When Linda married Paul in 1969, critics rolled eyes—was the Beatle trading artistic equals for domestic refuge? The skeptics missed the subtler trade: Paul surrendered the safety of curated publicity to a partner who wielded a camera like a diary. Over the next three decades Linda built what amounts to the most candid visual archive of post-Beatle life.
THE FAMILY DARKROOM
Flip through Wide Open—her 2022 posthumous retrospective—and a thematic through-line emerges: Paul as husband, father, farmer. One contact sheet shows him muck-spattered, bottle-feeding a lamb while Stella tugs his sleeve. Another freezes a half-written lyric sheet, Linda’s annotation in the margin: “pause here, he hummed three times.” These pictures resonate because they reject the stadium’s manic scale. Linda’s lens shrinks global iconography to hearth-side proportion.

Musicologist Dr Helena Ortiz argues the archive rewired fan perception: “We learned to see Paul McCartney as a verb—husbanding, parenting, day-dreaming—rather than a frozen noun in Beatle iconography.” The timing mattered. Post-break-up McCartney faced a hostile press accusing him of ego-driven split. Linda’s photos countered with tenderness: a man kneeling to tie a toddler’s shoe cannot be the villain in a soap-opera narrative.
A STYLE THAT OUTLIVED ITS SUBJECT
Linda never traded her lo-fi ethic for glossy commissions. Even after Wings scaled arenas, she shot album-cover candidates on expired Kodachrome, eschewing retouch. That fidelity to reality predates modern documentary portraiture by decades. Contemporary photographers—from Annie Leibovitz to Anton Corbijn—cite Linda’s “fly-on-the-wall empathy” as blueprint. “She made honesty fashionable,” Corbijn writes in the foreword to the newest Linda McCartney Photographs re-issue.

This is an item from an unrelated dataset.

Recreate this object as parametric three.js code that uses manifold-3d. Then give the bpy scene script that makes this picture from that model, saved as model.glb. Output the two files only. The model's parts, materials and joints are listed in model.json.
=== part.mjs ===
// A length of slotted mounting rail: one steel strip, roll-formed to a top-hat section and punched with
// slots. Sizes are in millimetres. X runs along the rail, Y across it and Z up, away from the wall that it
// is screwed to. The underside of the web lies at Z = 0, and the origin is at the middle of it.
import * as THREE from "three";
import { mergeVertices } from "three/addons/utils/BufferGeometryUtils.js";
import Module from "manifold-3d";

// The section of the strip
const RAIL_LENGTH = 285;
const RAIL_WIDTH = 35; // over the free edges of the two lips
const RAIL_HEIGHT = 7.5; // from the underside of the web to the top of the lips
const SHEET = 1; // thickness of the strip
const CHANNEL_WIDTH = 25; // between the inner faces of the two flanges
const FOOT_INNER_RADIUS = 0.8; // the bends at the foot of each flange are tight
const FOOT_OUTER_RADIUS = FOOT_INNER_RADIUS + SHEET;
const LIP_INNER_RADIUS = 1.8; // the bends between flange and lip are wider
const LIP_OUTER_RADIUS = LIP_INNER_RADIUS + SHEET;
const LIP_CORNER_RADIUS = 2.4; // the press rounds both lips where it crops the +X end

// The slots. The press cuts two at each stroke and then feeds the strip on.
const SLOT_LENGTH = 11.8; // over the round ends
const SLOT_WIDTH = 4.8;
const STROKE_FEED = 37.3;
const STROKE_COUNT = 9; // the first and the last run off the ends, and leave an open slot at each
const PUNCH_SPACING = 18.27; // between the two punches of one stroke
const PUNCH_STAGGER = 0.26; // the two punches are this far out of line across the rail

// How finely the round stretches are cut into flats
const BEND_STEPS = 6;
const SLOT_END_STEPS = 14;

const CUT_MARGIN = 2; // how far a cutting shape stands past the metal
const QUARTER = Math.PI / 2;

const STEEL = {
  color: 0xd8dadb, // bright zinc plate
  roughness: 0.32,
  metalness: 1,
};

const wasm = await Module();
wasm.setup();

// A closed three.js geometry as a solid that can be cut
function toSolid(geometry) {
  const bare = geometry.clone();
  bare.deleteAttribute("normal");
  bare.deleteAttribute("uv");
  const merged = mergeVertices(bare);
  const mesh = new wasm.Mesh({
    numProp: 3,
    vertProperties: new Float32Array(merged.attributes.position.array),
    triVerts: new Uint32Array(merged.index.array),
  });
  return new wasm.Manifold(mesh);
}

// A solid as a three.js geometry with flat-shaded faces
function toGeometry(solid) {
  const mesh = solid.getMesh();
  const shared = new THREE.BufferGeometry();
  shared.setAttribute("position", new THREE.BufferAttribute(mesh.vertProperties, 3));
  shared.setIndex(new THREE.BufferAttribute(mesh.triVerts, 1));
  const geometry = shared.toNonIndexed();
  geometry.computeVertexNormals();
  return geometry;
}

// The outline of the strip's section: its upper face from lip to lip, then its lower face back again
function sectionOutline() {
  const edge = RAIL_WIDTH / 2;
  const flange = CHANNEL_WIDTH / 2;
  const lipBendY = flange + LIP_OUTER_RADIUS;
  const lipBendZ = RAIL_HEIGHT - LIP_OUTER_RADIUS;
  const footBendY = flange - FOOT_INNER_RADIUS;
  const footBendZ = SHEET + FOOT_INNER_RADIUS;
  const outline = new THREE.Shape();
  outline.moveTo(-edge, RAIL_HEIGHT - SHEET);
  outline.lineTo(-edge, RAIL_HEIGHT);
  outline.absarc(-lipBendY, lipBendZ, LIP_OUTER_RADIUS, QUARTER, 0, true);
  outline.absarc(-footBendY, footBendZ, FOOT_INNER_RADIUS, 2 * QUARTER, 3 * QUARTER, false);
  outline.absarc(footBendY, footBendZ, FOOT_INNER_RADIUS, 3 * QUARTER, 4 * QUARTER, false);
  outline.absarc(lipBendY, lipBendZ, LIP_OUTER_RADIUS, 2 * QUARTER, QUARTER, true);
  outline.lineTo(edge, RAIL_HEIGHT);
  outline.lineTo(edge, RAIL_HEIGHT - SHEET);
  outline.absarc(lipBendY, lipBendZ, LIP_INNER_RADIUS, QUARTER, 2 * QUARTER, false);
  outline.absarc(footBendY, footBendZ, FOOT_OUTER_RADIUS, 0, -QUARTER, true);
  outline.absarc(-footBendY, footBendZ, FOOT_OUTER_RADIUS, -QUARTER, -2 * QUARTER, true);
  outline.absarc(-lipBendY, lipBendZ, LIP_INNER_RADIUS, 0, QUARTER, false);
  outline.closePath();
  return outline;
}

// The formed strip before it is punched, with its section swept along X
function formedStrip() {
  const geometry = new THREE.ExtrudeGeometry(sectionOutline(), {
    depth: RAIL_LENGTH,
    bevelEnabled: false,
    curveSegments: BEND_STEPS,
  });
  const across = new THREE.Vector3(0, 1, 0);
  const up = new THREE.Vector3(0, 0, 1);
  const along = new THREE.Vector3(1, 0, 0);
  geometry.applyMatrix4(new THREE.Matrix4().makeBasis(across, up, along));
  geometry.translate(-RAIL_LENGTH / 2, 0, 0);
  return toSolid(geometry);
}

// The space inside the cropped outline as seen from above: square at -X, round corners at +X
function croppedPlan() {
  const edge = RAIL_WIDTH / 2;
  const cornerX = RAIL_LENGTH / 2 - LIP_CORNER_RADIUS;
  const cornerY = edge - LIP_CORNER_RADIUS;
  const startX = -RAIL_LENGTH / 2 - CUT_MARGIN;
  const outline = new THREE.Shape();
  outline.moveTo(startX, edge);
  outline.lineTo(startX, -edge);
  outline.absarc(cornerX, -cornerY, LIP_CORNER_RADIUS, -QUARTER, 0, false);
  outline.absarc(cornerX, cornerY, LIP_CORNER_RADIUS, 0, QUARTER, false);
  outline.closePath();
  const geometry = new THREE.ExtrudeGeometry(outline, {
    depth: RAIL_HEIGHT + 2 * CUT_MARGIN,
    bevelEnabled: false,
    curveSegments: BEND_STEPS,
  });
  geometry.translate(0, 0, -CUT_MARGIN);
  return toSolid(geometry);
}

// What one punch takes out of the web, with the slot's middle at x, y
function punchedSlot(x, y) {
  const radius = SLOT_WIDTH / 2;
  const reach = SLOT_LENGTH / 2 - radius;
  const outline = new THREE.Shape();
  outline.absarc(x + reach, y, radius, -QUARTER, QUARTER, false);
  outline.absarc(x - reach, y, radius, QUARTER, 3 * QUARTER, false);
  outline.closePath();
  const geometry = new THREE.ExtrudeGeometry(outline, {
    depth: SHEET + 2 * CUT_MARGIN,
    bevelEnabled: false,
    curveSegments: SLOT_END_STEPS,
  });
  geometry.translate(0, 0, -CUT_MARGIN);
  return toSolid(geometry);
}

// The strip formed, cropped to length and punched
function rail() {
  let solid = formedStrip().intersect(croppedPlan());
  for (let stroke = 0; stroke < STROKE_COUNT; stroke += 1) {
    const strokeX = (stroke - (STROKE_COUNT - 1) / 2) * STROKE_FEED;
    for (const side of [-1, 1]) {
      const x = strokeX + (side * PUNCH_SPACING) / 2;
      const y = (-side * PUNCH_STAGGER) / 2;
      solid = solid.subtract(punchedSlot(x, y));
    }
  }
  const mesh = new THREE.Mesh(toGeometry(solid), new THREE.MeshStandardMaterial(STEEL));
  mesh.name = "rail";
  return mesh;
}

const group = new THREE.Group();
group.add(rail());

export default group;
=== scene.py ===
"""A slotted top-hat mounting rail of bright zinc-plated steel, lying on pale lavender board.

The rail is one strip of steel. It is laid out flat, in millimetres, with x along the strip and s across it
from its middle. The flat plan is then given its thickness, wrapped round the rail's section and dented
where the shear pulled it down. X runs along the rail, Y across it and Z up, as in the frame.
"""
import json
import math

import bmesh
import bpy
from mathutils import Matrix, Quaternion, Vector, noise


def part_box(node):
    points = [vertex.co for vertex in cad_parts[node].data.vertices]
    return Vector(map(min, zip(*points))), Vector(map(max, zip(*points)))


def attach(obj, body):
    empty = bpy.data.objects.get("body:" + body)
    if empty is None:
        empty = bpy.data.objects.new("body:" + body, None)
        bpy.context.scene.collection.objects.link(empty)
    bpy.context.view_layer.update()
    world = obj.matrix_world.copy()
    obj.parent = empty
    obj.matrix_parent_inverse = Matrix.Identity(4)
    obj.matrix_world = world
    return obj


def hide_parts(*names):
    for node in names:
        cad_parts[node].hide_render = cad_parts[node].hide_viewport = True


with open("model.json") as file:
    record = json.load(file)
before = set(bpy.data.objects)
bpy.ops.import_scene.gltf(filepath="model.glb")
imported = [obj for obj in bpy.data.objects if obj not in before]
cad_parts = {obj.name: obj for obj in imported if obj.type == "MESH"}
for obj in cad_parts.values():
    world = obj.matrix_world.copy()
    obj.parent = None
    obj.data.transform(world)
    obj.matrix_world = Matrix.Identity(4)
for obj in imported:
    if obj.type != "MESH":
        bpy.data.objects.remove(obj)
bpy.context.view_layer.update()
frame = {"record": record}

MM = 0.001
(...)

Her influence extends into McCartney’s own multimedia projects. The lyric booklet for The Boys of Dungeon Lane features out-of-focus farm snapshots scanned from Linda’s negatives, pairing rustic imagery with songs about hitchhiking with George Harrison. Even the album’s production aesthetic—vocals left raw, ambient room noise intact—mirrors Linda’s aversion to over-lighting a subject.
THE GIFT TO BE ORDINARY
Perhaps Linda’s most radical act was normalising celebrity domesticity. In the media ecosystem of the late 20th century, stars performed domestic scenes for cameras; Linda simply documented them. The McCartney children—Mary, Stella, James—appear sticky-fingered and gap-toothed, not coiffed for Christmas cards. Mary, now an acclaimed photographer herself, notes that her mother’s pictures “taught us not to pose not just for cameras, but for life.”

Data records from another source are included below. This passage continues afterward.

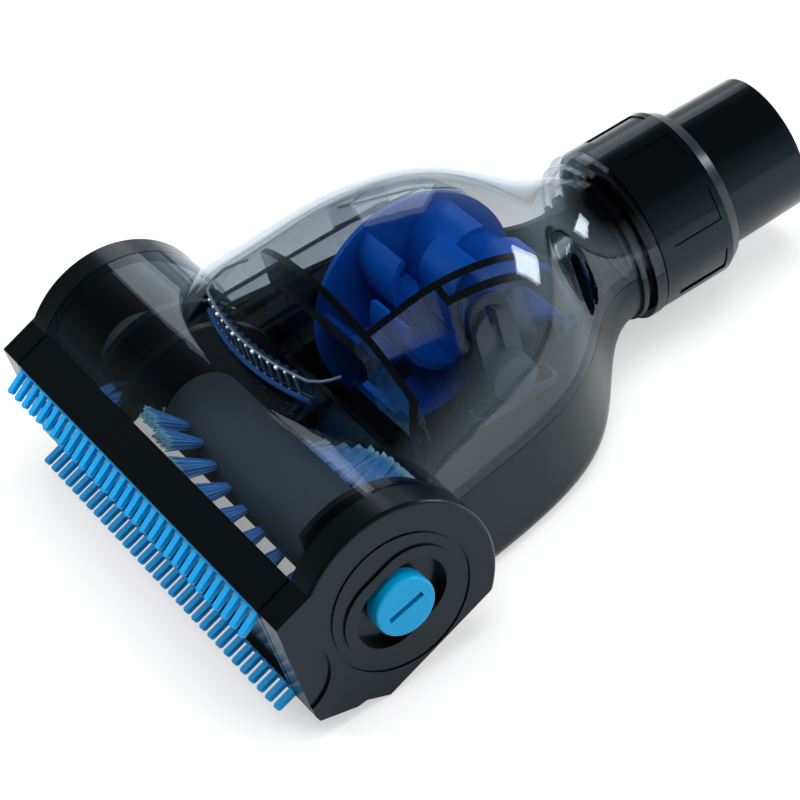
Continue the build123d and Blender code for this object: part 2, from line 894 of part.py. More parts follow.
right_end_cap.part.label = "right_end_cap"
export_step(right_end_cap.part, "parts/right_end_cap.step")

# Lock knob: coin-slotted disc whose stem carries a latch bar behind the cap
latch_end = cup_floor - knob_gap
latch_start = latch_end - latch_thickness
with BuildPart() as lock_knob:
    add(round_bar(side(recess_floor + knob_gap), knob_radius, knob_front - recess_floor - knob_gap))
    fillet(lock_knob.edges().group_by(Axis.X)[-1], 0.8)
    with BuildSketch(head_side(knob_front - slot_depth)):
        with Locations(Location((0, 0), slot_turn)):
            Rectangle(slot_length, slot_width)
    extrude(amount=slot_depth, mode=Mode.SUBTRACT)
    add(round_bar(side(latch_end), knob_stem_radius, recess_floor + knob_gap - latch_end))
    add(round_bar(side(latch_start), knob_tail_radius, latch_thickness))
    add(round_bar(side(latch_start - 1), screw_radius - 0.2, screw_length - 1.6), mode=Mode.SUBTRACT)
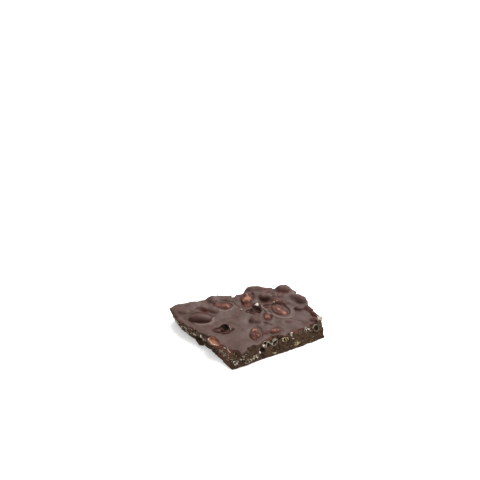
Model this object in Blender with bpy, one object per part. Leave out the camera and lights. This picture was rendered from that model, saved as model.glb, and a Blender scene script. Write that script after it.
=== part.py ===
"""A broken piece of dark chocolate bark set with puffed rice, as one solid.

The bark was poured on a flat tray, so its underside is flat and its top is a smooth
pool that rises over the grains lying in it. It was snapped off a sheet: every side is
a rough break, where the grains that the crack met show their cut faces.
"""

import math
import random

import bmesh
import bpy
from mathutils import Matrix, Vector
from mathutils.geometry import delaunay_2d_cdt
from mathutils.noise import noise

MM = 0.001

# The slab. +X runs along the straight front break, and the foot is at Z 0.
THICKNESS = 6.1 * MM
POOL_SWELL = 0.32 * MM
POOL_WAVE = 10.0 * MM
EDGE_DROP = 0.45 * MM
EDGE_DROP_WIDTH = 2.2 * MM
MENISCUS_RISE = 0.32
MENISCUS_WIDTH = 1.5 * MM

# Corners of the broken sides, anticlockwise from the front left one: x and y at the
# top's rim, then x and y at the foot
CORNERS_MM = (
    (-18.0, -20.0, -19.3, -20.9),
    (-5.0, -19.3, -6.0, -20.5),
    (-2.6, -18.7, -2.6, -20.6),
    (3.7, -19.3, 3.2, -20.9),
    (16.0, -18.4, 14.5, -21.0),
    (20.0, -17.9, 19.0, -20.9),
    (25.2, -17.2, 24.3, -20.6),
    (26.8, -12.0, 25.6, -12.5),
    (27.2, -5.0, 25.8, -5.0),
    (28.9, -0.2, 27.3, -0.4),
    (27.4, 4.8, 26.0, 4.6),
    (27.5, 10.6, 26.2, 10.0),
    (21.8, 12.9, 21.0, 11.7),
    (16.8, 17.4, 16.2, 16.2),
    (10.2, 18.6, 9.8, 17.2),
    (6.4, 16.0, 6.4, 14.8),
    (3.6, 16.4, 3.6, 15.2),
    (-2.7, 20.6, -2.9, 19.4),
    (-6.0, 22.0, -6.0, 20.8),
    (-8.4, 20.7, -8.4, 19.4),
    (-15.0, 22.1, -14.8, 20.8),
    (-20.8, 23.4, -20.2, 22.1),
    (-24.9, 20.9, -23.2, 20.0),
    (-25.0, 14.5, -22.8, 14.2),
    (-23.4, 2.0, -20.8, 2.0),
    (-20.4, -9.0, -19.6, -8.6),
    (-19.2, -14.5, -19.9, -14.9),
)
RIM_STEP = 1.35 * MM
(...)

For fans facing the meta-modern churn of curated social feeds, Linda’s archive offers analogue respite: proof that icon and ordinary can inhabit the same frame. She humanised Paul without diminishing him. Instead of puncturing mystique, she relocated it—from stadium roar to kitchen whisper.

A LEGACY STILL DEVELOPING
Twenty-five years after Linda’s passing, the National Portrait Gallery plans a centenary exhibit featuring 150 previously unseen prints, many processed in the tiny darkroom Paul installed behind their farmhouse pantry. Curator Alex Chen calls the work “a masterclass in sincere seeing,” adding that modern AI image-makers could learn a thing or two about imperfection’s emotional bandwidth.
For the devoted Beatles community, Linda’s photographs remain portals. They allow entry into unguarded spaces where the world’s most chronicled songwriter scratches barn-dust from his boots before picking up a guitar. They remind us that creativity often blossoms in moments too small for headlines—moments only a loving eye could recognise as history before anyone else.
And that may be Linda McCartney’s quiet marvel: she didn’t photograph Paul to immortalise him; she photographed him to understand him, and in doing so helped the rest of us understand him, too—not as Beatle or billionaire superstar, but as a man lit by the same window light that falls on any kitchen table at dawn.